In January, five Egyptian diplomats were briefly kidnapped in Tripoli in what security officials stated at the time was in retaliation for Egypt’s arrest of a Libyan militia chief. They were later freed, with Egypt also releasing the militia commander. During the same month, a South Korean trade official was kidnapped as he left his office in Tripoli. He was freed days later by security forces. Libyan officials later stated that his kidnapping was not politically motivated.
Although there has been a rise in the number of abductions of foreign diplomats in Libya, the threat of kidnapping has not been solely focused on officials. In recent months, foreigners have also been targeted, however the motives remain unclear. In December 2013, an American teacher was shot dead in Benghazi while in January, a British man and a New Zealand woman were shot execution-style on a beach in western Libya.

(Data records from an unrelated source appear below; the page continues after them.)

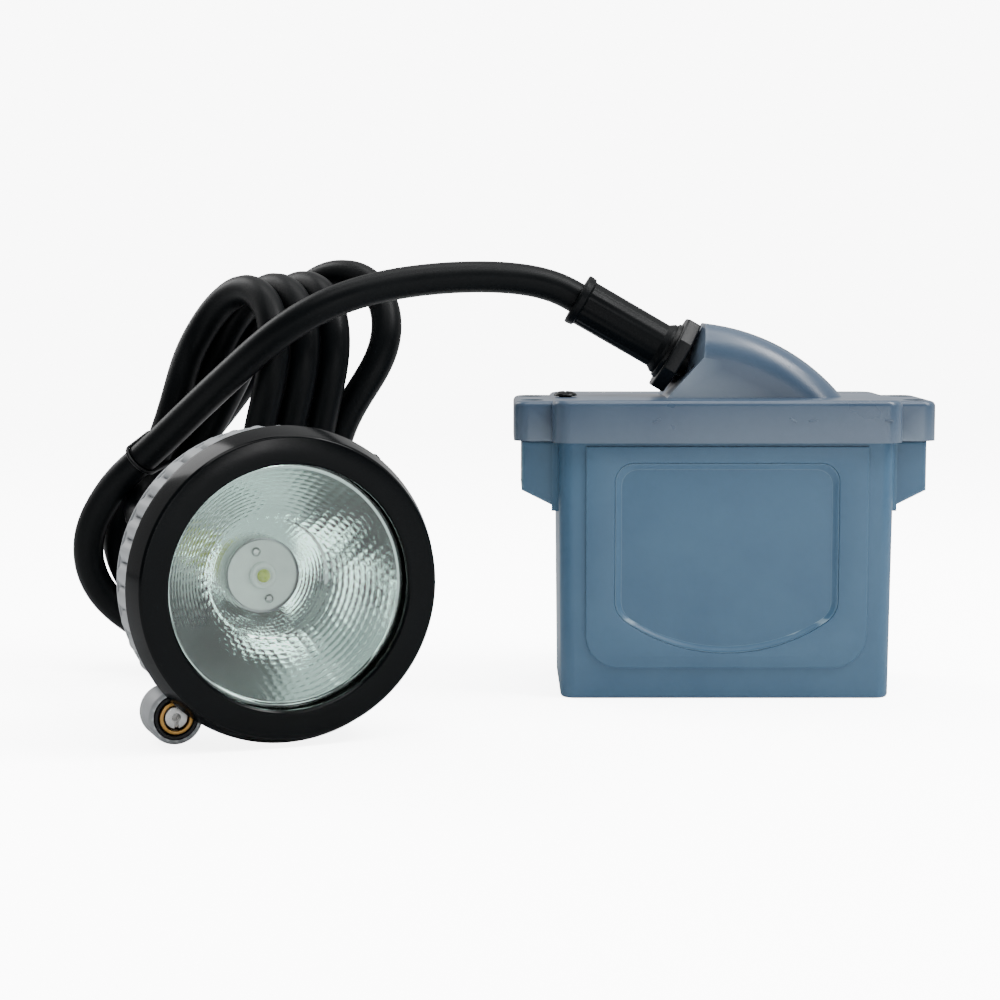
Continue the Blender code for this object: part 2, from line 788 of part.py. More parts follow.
def facing(profile):
    """Turns (radius, depth) points into the (radius, height) points that lathe takes."""
    return [(radius, -depth) for radius, depth in profile]


def head_lathe(name, profile, material, parent, steps=ROUND_STEPS, location=(0, 0, 0)):
    return lathe(name, facing(profile), material, steps, parent=parent, location=location, rotation=FACING)


def scalloped_ring():
    """The grip band's outer edge: rounded ribs with narrow notches between them."""
    points = []
    for rib in range(SCALLOPS):
        for share, depth in ((0.0, 0.9), (0.28, 0.0), (0.72, 0.0)):
            angle = 2 * math.pi * (rib + share) / SCALLOPS
            radius = BAND_RADIUS - depth
            points.append((radius * math.cos(angle), radius * math.sin(angle)))
    return points


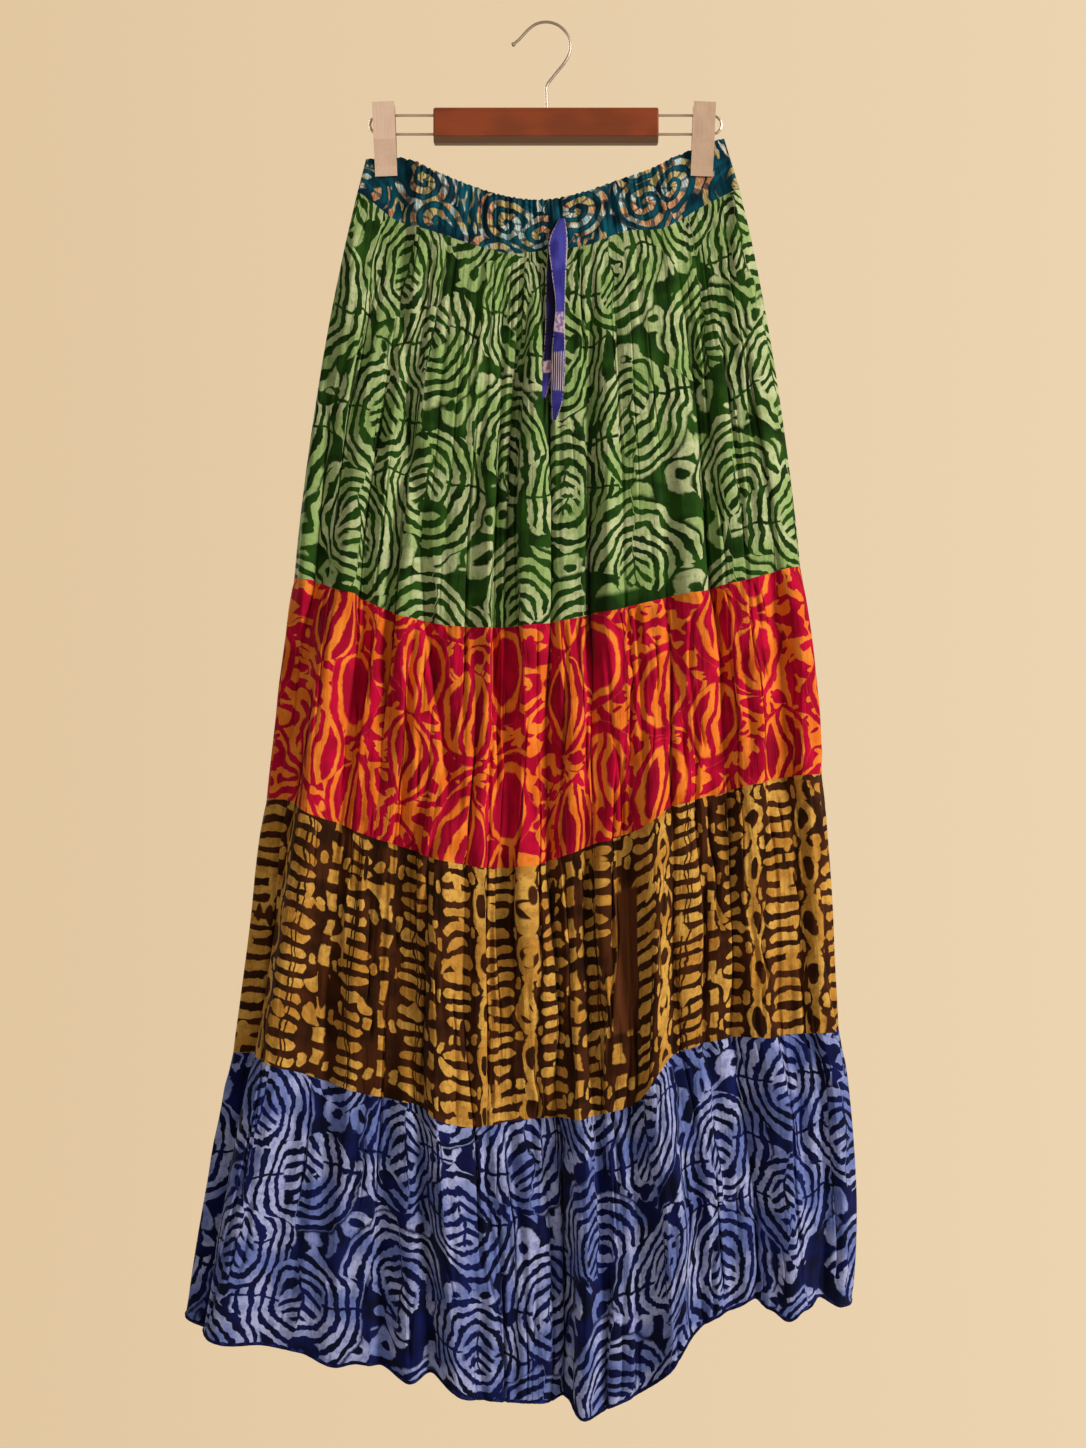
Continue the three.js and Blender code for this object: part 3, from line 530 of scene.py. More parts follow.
class Field:
    """A number that varies over a surface, kept as a node's socket; a print is then a formula."""

    def __init__(self, tree, socket):
        self.tree, self.socket = tree, socket

    def math(self, kind, *others):
        node = add_node(self.tree, "Math")
        node.operation = kind
        feed(self.tree, node.inputs, (self, *others))
        return Field(self.tree, node.outputs[0])

    def __add__(self, other):
        return self.math("ADD", other)

    def __sub__(self, other):
        return self.math("SUBTRACT", other)

    def __rsub__(self, other):
        return self.math("MULTIPLY_ADD", -1, other)

    def __mul__(self, other):
        return self.math("MULTIPLY", other)

    def __truediv__(self, other):
        return self.math("DIVIDE", other)

    __radd__, __rmul__ = __add__, __mul__

    def __pow__(self, power):
        return self.math("POWER", power)

    def __abs__(self):
        return self.math("ABSOLUTE")

    def root(self):
        return self.math("SQRT")

    def floor(self):
        return self.math("FLOOR")

    def sine(self):
        return self.math("SINE")

    def wave(self):
        """A sine wave with one cycle a unit."""
        return (self * (2 * math.pi)).sine()

    def step(self, low, high):
        """0 below low and 1 above high, or the other way round where low is the greater."""
        node = add_node(self.tree, "MapRange")
        node.interpolation_type = "SMOOTHSTEP"
        ends = (high, low, 1, 0) if low > high else (low, high, 0, 1)
        feed(self.tree, node.inputs, (self, *ends))
        return Field(self.tree, node.outputs[0])

    def band(self, start, end, soft):
        """1 between two limits and 0 outside them, with soft edges on both."""
        return self.step(start - soft, start + soft) * self.step(end + soft, end - soft)

    def either(self, other):
        return self.math("MAXIMUM", other)

    def both(self, other):
        return self.math("MINIMUM", other)


def distance(across, along):
    """How far a place is from the middle."""
    return (across ** 2 + along ** 2).root()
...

Three years after Libya’s revolt to topple Muammar Gaddafi, the North African country continues to struggle to impose security as brigades of former rebels, Islamist militants and ex-fighters refuse to disarm. While Libyans view these groups as both a blessing and a curse, as on the one hand in the absence of an effective army they provide security across much of the country and protect the borders, on the other hand, they have taken the law into their own hands, with some groups being accused of human rights abuses and unlawful detention. One of the most high-profile incidents involving these militias was the October 2013 kidnapping of Prime Minister Ali Zeidan by a group which was originally set up to provide security in the capital city. In turn, these militia groups have also been involved in a number of clashes. In November 2013, clashes broke out in the capital between militias from the town of Misrata and local protesters. The incident left more than fifty people dead and hundreds wounded. It also sparked a backlash against the armed groups in Tripoli, resulting in several of the militias leaving the capital, including Misrata and Zintan who had been there ever since the war.